The regulations/laws regarding probate are the same in England and Wales but different in Scotland. For many years Scotland has had its own legal system, and there are many anomalies compared to the English/Welsh system.
Therefore, if you are involved in obtaining probate for a Scottish estate, you will need to take specific advice. Actions you would normally take in England and Wales could be very different in Scotland, so there needs to be a deep understanding of this new legal landscape.
Inheritance tax is a very specialist area of the financial sector. At the moment the inheritance tax allowance is £325,000 - this is a net figure. The net worth of the estate is calculated by reducing debts from assets.

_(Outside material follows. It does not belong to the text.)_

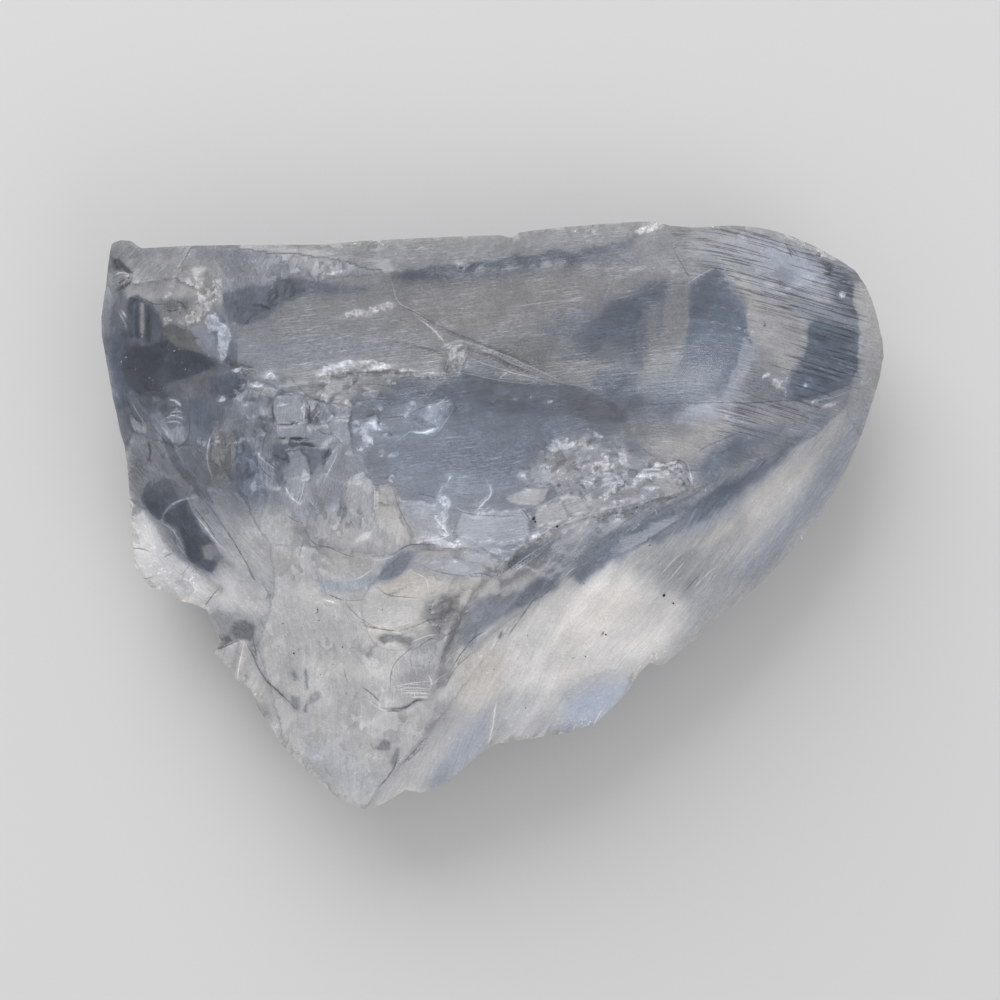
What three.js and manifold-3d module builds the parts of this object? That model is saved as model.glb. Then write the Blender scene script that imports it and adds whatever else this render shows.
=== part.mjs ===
// Petalite: one broken lump of clear petalite, lying on a flat cleavage face.
//
// Frame: millimetres, +Z up, +X along the length of the stone, origin at the middle of its
// footprint, on the surface it lies on.
//
// The lump is made the way it broke. A block with the stone's plan outline is cut by the
// fracture faces that bound it: flat faces where the crystal parted along a plane, and shell
// scars, which are the insides of large ellipsoids, where it broke like glass. Where two cuts
// meet they leave the stone's sharp ridges.

import * as THREE from 'three';
import { mergeVertices } from 'three/addons/utils/BufferGeometryUtils.js';
import Module from 'manifold-3d';

const wasm = await Module();
wasm.setup();

// ---------------------------------------------------------------- driving dimensions

const BLOCK_HEIGHT = 16;      // height of the block before it is cut; the stone ends lower
const LIFT = 3;               // every upper face is stated from this height above the base
const REACH = 160;            // half-width of the blocks that cut flat faces
const SCAR_DETAIL = 22;       // fineness of the ellipsoids that cut shell scars
const BEVEL_DETAIL = 44;      // fineness of the large ellipsoid behind the long bevel
const ROUND_STEP = 1.2;       // length of a step along a round stretch of the outline

// ---------------------------------------------------------------- plan outline

// The stretches run clockwise, seen from above, from the knob at the back left corner. A broken
// stretch goes straight from corner to corner. A round one is a smooth curve through its points.
const STRETCHES = {
  knob: { round: false, points: [[-24.1, 17.3], [-23.5, 17.5], [-22.8, 17.4], [-22.1, 16.9]] },
  backEdge: { round: false, points: [
    [-18, 16.9], [-10.5, 17], [-8.2, 17.3], [-3.5, 17.6], [0.5, 17.8],
  ] },
  backStep: { round: false, points: [[1.1, 17.6]] },
  highBackEdge: { round: true, points: [[1.7, 18], [5, 18.4], [9.8, 18.8], [11.3, 18.5]] },
  nose: { round: true, points: [
    [13, 18.4], [15.5, 18.6], [18.5, 18.1], [21.3, 16.7], [23.3, 15.1], [24.7, 11.8], [24.9, 9.3],
    [23.1, 4], [21, 0], [17.5, -4], [13.7, -7],
  ] },
  nicks: { round: false, points: [[13.2, -7.7], [10.8, -9.6]] },
  shellNotch: { round: true, points: [[10, -9.3], [9, -10.4], [8.5, -11.4], [6.4, -13.5]] },
  frontEdge: { round: false, points: [
    [5.8, -13.6], [5.4, -13.4], [5.1, -13.8], [0.3, -14.4], [-0.7, -15], [-3, -17.1], [-4.6, -17.7],
  ] },
  toe: { round: true, points: [[-5.6, -17.5], [-7.2, -18.5], [-8.3, -18.8], [-10, -18]] },
  lowerLeftEdge: { round: false, points: [
    [-12, -16.1], [-13.5, -14.4], [-15, -12.2], [-15.4, -11], [-16.3, -10.5], [-16.7, -10],
  ] },
  spike: { round: false, points: [[-17.9, -8.6], [-17.3, -7.9]] },
  bay: { round: true, points: [[-17.7, -6.9], [-18.4, -5.9], [-20.4, -5.3]] },
  foot: { round: false, points: [[-20.8, -4.8], [-22.5, -4.4], [-23, -3.5]] },
  leftEdge: { round: true, points: [
    [-23.3, 1], [-23.4, 4.3], [-24, 6.5], [-24.8, 10.8], [-25, 12.2], [-24.5, 15],
  ] },
};

// ---------------------------------------------------------------- fracture faces

// A flat face: the plane through (x, y, z) that rises by dipX and dipY for each millimetre
// along X and Y.
const UPPER_FLATS = {
  topRim: { x: -5.9, y: 15.9, z: 9.75, dipX: -0.10, dipY: -0.95 },
  rightEnd: { x: 15.8, y: 3.5, z: 9.2, dipX: -0.50, dipY: 0.12 },
  rightRim: { x: 23.5, y: 10.0, z: 5.9, dipX: -1.40, dipY: 0.35 },
  lowBevel: { x: 0.4, y: -6.9, z: 9.9, dipX: -0.10, dipY: 0.60 },
  bench: { x: -9.3, y: 2.5, z: 11.0, dipX: 0.02, dipY: -0.08 },
  apron: { x: -9.3, y: -2.6, z: 11.2, dipX: 0.06, dipY: 0.47 },
  westBevel: { x: -15.2, y: -7.4, z: 8.6, dipX: 1.25, dipY: 0.80 },
  leftSide: { x: -23.6, y: 8.0, z: 7.0, dipX: 2.20, dipY: 0.20 },
  knob: { x: -22.6, y: 15.6, z: 8.4, dipX: 0.55, dipY: -0.50 },
};

// A shell scar: the lower half of an ellipsoid with half-axes long, wide and deep, turned by
// some degrees, with its lowest point at (x, y, z) and then tipped by dipX and dipY.
const UPPER_SCARS = {
  trough: { x: 8.0, y: 12.6, z: 8.3, long: 44, wide: 8.6, deep: 8, turn: 3, dipX: -0.02, dipY: 0 },
  middle: { x: 3.2, y: 5.0, z: 8.8, long: 25, wide: 12.5, deep: 11, turn: -12, dipX: -0.03, dipY: 0 },
  cove: { x: -4.4, y: -5.6, z: 9.0, long: 9.5, wide: 6, deep: 9, turn: 25, dipX: 0.06, dipY: 0.36 },
  window: { x: -21.5, y: 9.2, z: 6.6, long: 12, wide: 9, deep: 12, turn: 10, dipX: 0.45, dipY: -0.05 },
  leftLow: { x: -21.9, y: -1.0, z: 3.9, long: 15, wide: 10, deep: 12, turn: -57, dipX: 0.60, dipY: 0.42 },
  shell: { x: 7.6, y: -13.2, z: 3.0, long: 6, wide: 4.4, deep: 5, turn: 30, dipX: -0.25, dipY: 0.40 },
};

// The long bevel of the front right side is one gently bulging face, a patch of an ellipsoid
// whose top point lies far off behind the stone's left end.
const BEVEL = { x: -25, y: 35, z: 22, radius: 60, drop: 26 };

// The underside: faces that climb outwards from the flat base. Each one starts at a line
// `from` millimetres out from the origin in direction `toward` (degrees), and climbs by
// `climb` for each millimetre beyond it.
const UNDER_FLATS = [
  { toward: -35, from: 11.2, climb: 0.85 },   // under the long bevel
  { toward: 14, from: 22.2, climb: 1.30 },    // under the nose
  { toward: 63, from: 20.4, climb: 1.60 },    // back right corner
  { toward: 92, from: 15.7, climb: 2.30 },    // the steep back face
  { toward: 178, from: 19.8, climb: 1.05 },   // left side
  { toward: 221, from: 14.0, climb: 0.95 },   // lower left side
  { toward: -66, from: 7.8, climb: 0.80 },    // front
];

// ---------------------------------------------------------------- solids

function toSolid(geometry) {
  const bare = geometry.clone();
  bare.deleteAttribute('normal');
  bare.deleteAttribute('uv');
  const merged = mergeVertices(bare, 1e-5);
  return new wasm.Manifold(new wasm.Mesh({
    numProp: 3,
    vertProperties: new Float32Array(merged.attributes.position.array),
    triVerts: new Uint32Array(merged.index.array),
  }));
}

// Tips a shape: a point rises by dipX and dipY for each millimetre from the shape's own origin.
function tipped(geometry, dipX, dipY) {
  const tip = new THREE.Matrix4().set(
    1, 0, 0, 0,
    0, 1, 0, 0,
    dipX, dipY, 1, 0,
    0, 0, 0, 1,
  );
  return geometry.applyMatrix4(tip);
}

function outlineShape() {
  const corners = Object.values(STRETCHES).flatMap(({ round, points }) => {
    if (!round) return points;
    const curve = new THREE.SplineCurve(points.map(([x, y]) => new THREE.Vector2(x, y)));
    const steps = Math.ceil(curve.getLength() / ROUND_STEP);
    return curve.getSpacedPoints(steps).map((point) => [point.x, point.y]);
  });
  return new THREE.Shape(corners.map(([x, y]) => new THREE.Vector2(x, y)));
}

function block() {
  return toSolid(new THREE.ExtrudeGeometry(outlineShape(), { depth: BLOCK_HEIGHT, bevelEnabled: false }));
}

// Everything above a tilted plane.
function above({ x, y, z, dipX, dipY }) {
  const slab = new THREE.BoxGeometry(2 * REACH, 2 * REACH, REACH);
  slab.translate(0, 0, REACH / 2);
  return toSolid(tipped(slab, dipX, dipY).translate(x, y, z + LIFT));
}

// Everything below a plane that climbs away from the base.
function belowClimb({ toward, from, climb }) {
  const slab = new THREE.BoxGeometry(2 * REACH, 2 * REACH, REACH);
  slab.translate(0, 0, -REACH / 2);
  tipped(slab, climb, 0);
  slab.translate(from, 0, 0);
  return toSolid(slab.rotateZ(THREE.MathUtils.degToRad(toward)));
}

function scar({ x, y, z, long, wide, deep, turn, dipX, dipY }) {
  const ball = new THREE.IcosahedronGeometry(1, SCAR_DETAIL);
  ball.scale(long, wide, deep);
  ball.translate(0, 0, deep);
  ball.rotateZ(THREE.MathUtils.degToRad(turn));
  return toSolid(tipped(ball, dipX, dipY).translate(x, y, z + LIFT));
}

function bulge({ x, y, z, radius, drop }) {
  const ball = new THREE.IcosahedronGeometry(1, BEVEL_DETAIL);
  ball.scale(radius, radius, drop);
  return toSolid(ball.translate(x, y, z - drop + LIFT));
}

function breakStone() {
  let stone = block();
  for (const face of Object.values(UPPER_FLATS)) {
    stone = stone.subtract(above(face));
  }
  for (const face of Object.values(UPPER_SCARS)) {
    stone = stone.subtract(scar(face));
  }
  stone = stone.intersect(bulge(BEVEL));
  for (const face of UNDER_FLATS) {
    stone = stone.subtract(belowClimb(face));
  }
  return stone;
}

function toGeometry(solid) {
  const { vertProperties, triVerts } = solid.getMesh();
  const geometry = new THREE.BufferGeometry();
  geometry.setAttribute('position', new THREE.BufferAttribute(new Float32Array(vertProperties), 3));
  geometry.setIndex(new THREE.BufferAttribute(new Uint32Array(triVerts), 1));
  return geometry;
}

// ---------------------------------------------------------------- the stone

const clearPetalite = new THREE.MeshStandardMaterial({
  color: 0xc9d0d8,
  roughness: 0.12,
  metalness: 0,
  flatShading: true,
});

const stone = new THREE.Mesh(toGeometry(breakStone()), clearPetalite);
stone.name = 'petalite_stone';

const petalite = new THREE.Group();
petalite.name = 'petalite';
petalite.add(stone);

export default petalite;
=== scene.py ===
# %% [markdown]
# # A lump of petalite
#
# Petalite is a clear to milky mineral that breaks like glass: in shallow shells with sharp ridges
# between them, and along one perfect cleavage, which gives this lump the flat face it lies on. The
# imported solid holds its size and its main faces. This file makes its fine surface, what is sealed
# in it, and its finish.

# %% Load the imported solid
import math
import random

import bmesh
import bpy
import numpy as np
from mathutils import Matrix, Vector, geometry, kdtree
from mathutils.bvhtree import BVHTree


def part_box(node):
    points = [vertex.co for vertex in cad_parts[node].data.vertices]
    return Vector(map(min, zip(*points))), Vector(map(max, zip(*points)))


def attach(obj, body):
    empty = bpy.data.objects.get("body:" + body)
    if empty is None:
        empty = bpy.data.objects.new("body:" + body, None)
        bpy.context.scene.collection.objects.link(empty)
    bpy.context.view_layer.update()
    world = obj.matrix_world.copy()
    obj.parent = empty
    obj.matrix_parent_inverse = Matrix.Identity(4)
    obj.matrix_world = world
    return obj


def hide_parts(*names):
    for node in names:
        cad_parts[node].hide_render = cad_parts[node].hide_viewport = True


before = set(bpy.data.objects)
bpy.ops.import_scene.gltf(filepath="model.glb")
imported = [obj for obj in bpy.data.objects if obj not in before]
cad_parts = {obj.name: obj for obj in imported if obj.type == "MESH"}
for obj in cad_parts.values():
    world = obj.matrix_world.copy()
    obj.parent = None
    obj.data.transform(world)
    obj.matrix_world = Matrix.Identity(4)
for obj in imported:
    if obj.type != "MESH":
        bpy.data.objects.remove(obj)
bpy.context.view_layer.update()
MM = 0.001
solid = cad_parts["petalite_stone"]
low, high = (np.array(corner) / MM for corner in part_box("petalite_stone"))
print("the packed stone is", (high - low).round(1), "mm")

# %% [markdown]
# ## The fracture faces
#
# The lump was bounded by a few large breaks. Each is a rule that gives a height over the plan: a
# flat face is a tilted plane, and a shell scar is the inside of an ellipsoid. The stone's top is the
# lowest of them at every point, and the ridges are where two of them meet. These are the packed
# solid's own faces, so the fine skin that follows them lies on it.

# %% Heights of the fracture faces
LIFT = 3.0
FAR = 99.0


def flat(x, y, at, dip):
    return at[2] + dip[0] * (x - at[0]) + dip[1] * (y - at[1])


def turned(x, y, centre, degrees):
    angle = math.radians(degrees)
    dx, dy = x - centre[0], y - centre[1]
    return dx * math.cos(angle) + dy * math.sin(angle), dy * math.cos(angle) - dx * math.sin(angle)


def shell(x, y, at, axes, turn=0.0, dip=(0.0, 0.0)):
    along, across = turned(x, y, at, turn)
    inside = 1 - (along / axes[0]) ** 2 - (across / axes[1]) ** 2
    bowl = flat(x, y, at, dip) + axes[2] * (1 - np.sqrt(np.clip(inside, 0, None)))
    return np.where(inside > 0, bowl, FAR)


def bulge(x, y, at, axes):
    inside = 1 - ((x - at[0]) / axes[0]) ** 2 - ((y - at[1]) / axes[1]) ** 2
    return at[2] - axes[2] * (1 - np.sqrt(np.clip(inside, 0, None)))


TOP_FACES = {
    "top_rim": lambda x, y: flat(x, y, (-5.9, 15.9, 9.75), (-0.1, -0.95)),
    "right_end": lambda x, y: flat(x, y, (15.8, 3.5, 9.2), (-0.5, 0.12)),
    "right_rim": lambda x, y: flat(x, y, (23.5, 10.0, 5.9), (-1.4, 0.35)),
    "low_bevel": lambda x, y: flat(x, y, (0.4, -6.9, 9.9), (-0.1, 0.6)),
    "bench": lambda x, y: flat(x, y, (-9.3, 2.5, 11.0), (0.02, -0.08)),
    "apron": lambda x, y: flat(x, y, (-9.3, -2.6, 11.2), (0.06, 0.47)),
    "west_bevel": lambda x, y: flat(x, y, (-15.2, -7.4, 8.6), (1.25, 0.8)),
    "left_side": lambda x, y: flat(x, y, (-23.6, 8.0, 7.0), (2.2, 0.2)),
    "knob": lambda x, y: flat(x, y, (-22.6, 15.6, 8.4), (0.55, -0.5)),
    "trough": lambda x, y: shell(x, y, (8.0, 12.6, 8.3), (44, 8.6, 8), 3, (-0.02, 0)),
    "middle": lambda x, y: shell(x, y, (3.2, 5.0, 8.8), (25, 12.5, 11), -12, (-0.03, 0)),
    "cove": lambda x, y: shell(x, y, (-4.4, -5.6, 9.0), (9.5, 6, 9), 25, (0.06, 0.36)),
    "window": lambda x, y: shell(x, y, (-21.5, 9.2, 6.6), (12, 9, 12), 10, (0.45, -0.05)),
    "left_low": lambda x, y: shell(x, y, (-21.9, -1.0, 3.9), (15, 10, 12), -57, (0.6, 0.42)),
    "shell_notch": lambda x, y: shell(x, y, (7.6, -13.2, 3.0), (6, 4.4, 5), 30, (-0.25, 0.4)),
    "bevel": lambda x, y: bulge(x, y, (-25, 35, 22), (60, 60, 26)),
}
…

In theory, if the net figure is above £325,000, then there may well be inheritance tax to pay. However, there is also an array of tax reliefs to take into consideration which could significantly reduce any tax liability. Working out any inheritance tax liability yourself is very dangerous if you have no experience!
As an executor of an estate, you have a legal obligation to act reasonably and in the best interests of the estate and beneficiaries. Thankfully, there are various parties who will be able to offer advice and guidance with regards to your role.
In the event that you are seen to act irresponsibly or against the best interests of the estate and beneficiaries, you may feel the wrath of legal action. There’s also the possibility that the underlying Will could be challenged in the courts. In this scenario, you would need to take legal advice, the cost of which would be covered by the estate.
If you accept the role of executor of an estate, you need to be fully aware of your legal responsibilities. Ignorance is not an excuse, and if seen to act inappropriately, you may well face legal action!